If Welcome to Night Vale were just ennui and despair and interns killing their dopplegängers (or is it the other way around?) all the time, it’s likely that the podcast would quickly grow tiresome. But the show is by turns weird, funny, creepy, and touching — and that’s on purpose. If the show veers off too far in one direction, Cranor says, he and Fink will quickly shift the tone in the opposite direction.
“I’m not going to say it’s easy,” Cranor continues, speaking of finding Night Vale‘s keen balance between weird and beautiful. “Nothing’s really that easy. We have to remember to be weird, we have to remember to be terrifying, we have to remember to be funny and we have to remember to be satirical, and we have to remember to be beautiful. And remembering to be all of these things is really important.”
But despite seemingly capricious tonal shifts, Night Vale is not a random construct — although Fink and Cranor don’t map out the series with any great specificity.
“It’s mostly in our memories and in our conversations,” Cranor says with a laugh. “I’m amazed at how often I forget stuff that we’ve written. We have to go back and look things up. We benefit from the fact that we live in a world where it’s easy to search documents on your computer.”
However, he adds, “Continuity was very important to us when we started out, and it’s still really important to us. [The story] gets more and more complex the more episodes you have … You don’t want to suddenly tell someone, ‘This is not the world that we’ve built.’ And you do run the risk of that accidentally being undone because you didn’t research your own writing.”

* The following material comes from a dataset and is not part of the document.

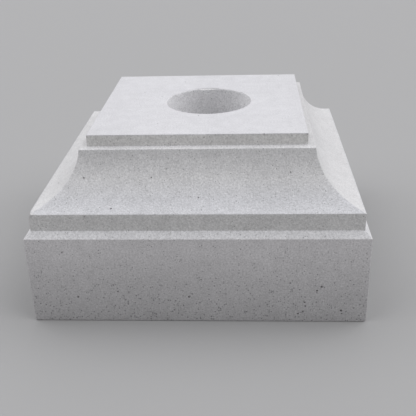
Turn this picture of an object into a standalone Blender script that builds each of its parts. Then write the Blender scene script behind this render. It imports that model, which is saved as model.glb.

Indeed, Welcome to Night Vale‘s success can be attributed largely to Cranor and Fink’s writing, which is sharp, engaging, and often very funny. Radio, after all, is the most visual medium, and the world of Night Vale is described in gnomic language, leaving the finest details to the imagination of the listener.
But Welcome to Night Vale‘s writing succeeds on a macro level, too. As the story of Night Vale has progressed and its popularity mushroomed, its world has gotten larger and odder, boasting a living, breathing cast of characters that’s Simpsons-esque not only in terms of population, but in personality. The residents of Night Vale aren’t just window dressing; they all come with their own quirks and interconnected relationships with other residents of the town. (Narrator Cecil, for instance, hates his stepbrother Steve Carlsberg for reasons that are never explored.)
Cranor likens the greater universe of Night Vale a bit to the universes created by Charles Dickens, where a seemingly minor character introduced long ago can be a major catalyst in a plotline years down the road.
“We do that constantly,” he says. “That’s a big way in which we generate new storylines for ourselves.”
So, too, are the live shows. Night Vale’s world is alive with the sound of hivemind chants and eerie music in podcast form, but Cranor thinks the stories gain more than they lose in a live setting. Each tour is built on a single bespoke script (“We don’t write one script every night,” Cranor says. “That would be impossible.”) that stretches Night Vale’s normal 20-minute running time out to a 90- or 100-minute piece of live theater featuring guest voices, live music, and audience interaction.
“We want that acknowledgement that we’re in the same room as the audience,” Cranor says. “It’s not a theater piece in the sense that there’s a fishbowl with all the actors walking around inside of it and the audience has to sit outside. We wanted to make sure that there was an openness, that there’s no fourth wall. That doesn’t mean that we’re going to be doing improv comedy and asking for suggestions — it just means that there’s a direct acknowledgement that the audience is in the room and they’re part of the story.”